Many tutors in the US are frustrated at some districts’ new tougher rules to prevent the fraud which has tainted the ‘No Child Left Behind Scheme’ (NCLB). Reported in the Columbus Dispatch, tutors are claiming that the result of the new rules imposed by the district is that fewer students will receive tuition, and it is their grades which will suffer.

 

In Columbus more than 3,100 students signed up to receive the free lessons before October, but by early January only 630 students had been cleared to begin. This number should rise to more than 2,000 over the next few weeks, but that is still a long way shy of the number who want tuition. The district now requires every tuition agency to test their students to discover what kind of help is needed, and submit these tests to the district before any tuition can begin.
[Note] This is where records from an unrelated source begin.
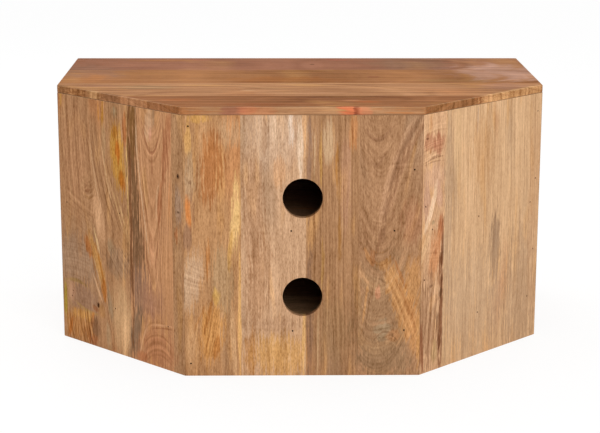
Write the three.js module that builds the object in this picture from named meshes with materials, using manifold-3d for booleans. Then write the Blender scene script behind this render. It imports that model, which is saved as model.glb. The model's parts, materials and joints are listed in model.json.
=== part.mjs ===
// A corner television cabinet in solid mango wood. Seen from above it has six sides: a wide
// front with two doors, two short square sides, two long sides that slant at 45 degrees to lie
// along the walls of a room's corner, and a narrow back with two round cable holes.
// Millimetres, +Z up. The doors face -Y, and the floor is at z = 0.
import * as THREE from "three";
import { mergeVertices } from "three/addons/utils/BufferGeometryUtils.js";
import Module from "manifold-3d";

const wasm = await Module();
wasm.setup();

// Case
const caseWidth = 1024;
const caseHeight = 550;
const backWidth = 474;
const sideDepth = 400;
// A room's corner is square, so each slanted side turns by the same angle at both of its ends.
const wallTurn = Math.PI / 4;
const topThickness = 16;
const wallThickness = 16;
const cornerRadius = 4;
const topArris = 2;
const cableHoleRadius = 40;
const lowerHoleRise = 63;
const upperHoleRise = 58;

// Bottom board and shelf
const floorThickness = 16;
const shelfThickness = 16;
const plinthHeight = 86;
const shelfRise = 207;
const boardClearance = 1;
const shelfArris = 1.5;
const shelfSetback = 4;

// Cleats that carry the boards
const cleatSize = 20;
const cleatEndGap = 12;

// Face frame round the doors
const faceThickness = 18;
const faceStileWidth = 44;
const faceTopRailHeight = 34;
const faceTenonLength = 14;
const faceTenonThickness = 7;
const faceTenonShoulder = 6;

// Doors
const doorThickness = 18;
const doorGap = 2;
const doorStileWidth = 56;
const doorRailHeight = 56;
const doorArris = 1.2;
const doorTenonLength = 22;
const grooveWidth = 6;
const grooveDepth = 9;
const panelEndGap = 1.5;
const fieldRise = 3;
const fieldBevel = 14;
const fieldReveal = 8;

// Butt hinges
const hingeLength = 50;
const hingeInset = 58;
const knuckleCount = 5;
const knuckleRadius = 3.2;
const pinRadius = 1.5;
const pinTipRadius = 2.6;
const pinTipHeight = 4;
const leafThickness = 1.5;
const leafReach = 14;
const leafProudShare = 0.35;
const leafScrewRadius = 1.7;
const leafSinkRadius = 3.3;
const leafScrewSpreadShare = 0.34;
const leafScrewStaggerShare = 0.18;

// Knobs
const knobRadius = 15;
const knobProjection = 27;
const knobNeckRadius = 6;
const knobRoseRadius = 11;
const knobRoseHeight = 3;
const knobRimHeight = 3;
const knobScrewRadius = 2;
const knobScrewBite = 10;
const screwHeadRadius = 4.5;
const screwHeadHeight = 2.4;

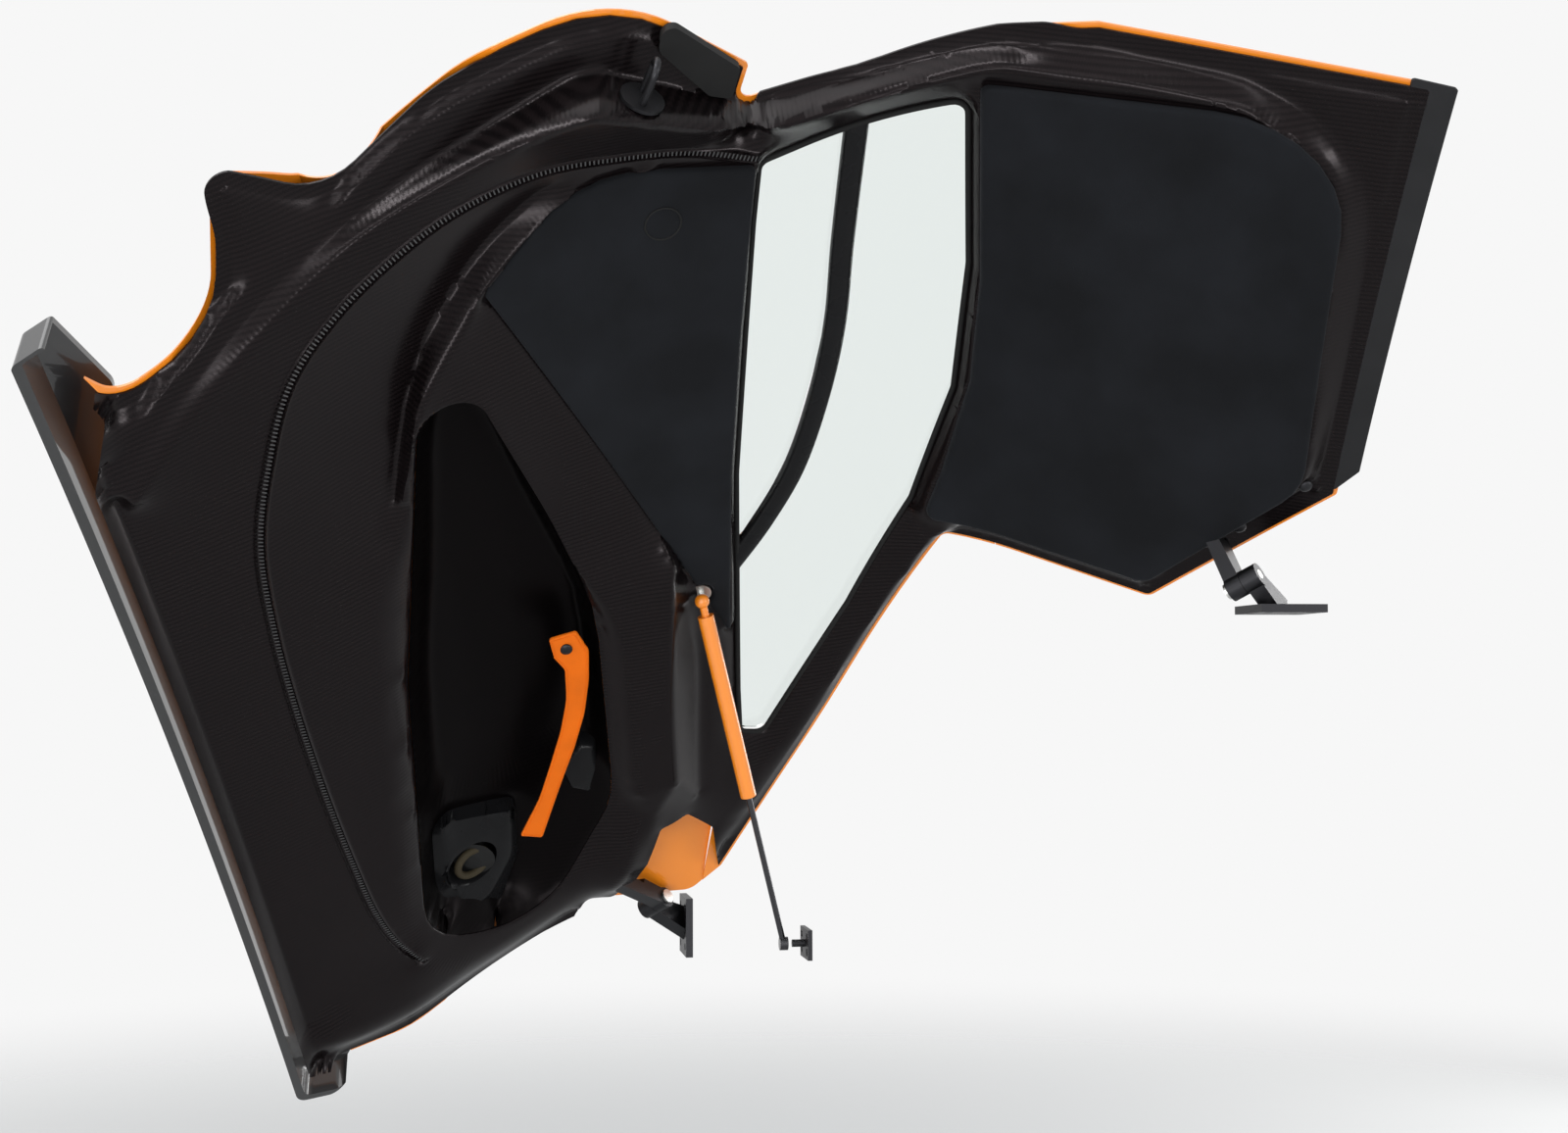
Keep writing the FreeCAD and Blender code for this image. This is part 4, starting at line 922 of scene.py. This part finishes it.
def mould_pocket():
    bowl = Panel()
    lip = inset(pocket, 0.6)
    rim = tray.under(pocket)[:, 2]
    bowl.line(lip, rim - 1.0, True)
    bowl.line(inset(pocket, 4.0), rim - 5.0, True)
    belly = inset(pocket, BELLY_INSET)
    for a, b in zip(belly, np.roll(belly, -1, axis=0)):
        if a[1] < BELLY_END and b[1] < BELLY_END:
            bowl.line(np.array([[*a, POCKET_FLOOR + 6.0], [*b, POCKET_FLOOR + 6.0]]))
    bowl.line(creases["flank"])
    seat = rounded(POD_FOOT, STEP)
    near_lip = distance_along(ringed(lip), seat)[0] < 5.0
    bowl.line(seat, np.where(near_lip, math.nan, POD_RISE + 4.0), True)
    bowl.line(inset(seat, 8.0), POD_RISE, True)
    bowl.fill(lip, FILL)
    bowl.cut(lambda points: inside(lip, points))
    bowl.relax()
    gap, _ = distance_along(FLOOR_MIDDLE, bowl.place)
    bowl.rise += (POCKET_FLOOR - bowl.rise) * smooth(gap, 90.0, 30.0) * FLOOR_DRAW
    bowl.soften(creases["flank"], 50.0, 30)
    bowl.soften(ringed(belly), 16.0, 8)
    return bowl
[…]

The delay, the district says, is that hundreds of the tests either weren’t submitted, or weren’t correctly administered.

 

Ty Hairston, who owns Education Recruiting Services says that his agency tutored 170 students last year, but that number will be only 60 this year. He added that his company will not operate in Columbus next year, and that the scrutiny is “unfair”. The Apostolic Faith Temple has begun tutoring students in November for six years in a row, but was only cleared to begin this year on January 8th. Kathy Bealer, who oversees the programme says that many parents have sought help elsewhere, discouraged by the delay and uncertainty.

 

The past problems with NCLB have been well documented, and one of the main issues was that agencies were fraudulently signing documents intended for parents to state that lessons had been done when they had not. The new measures, employed in many districts in the US, are designed to combat this fraud and save taxpayer money. That it may do, but many honest tuition agencies claim that at the same time tutors are dropping out, and fewer students will receive the help they need.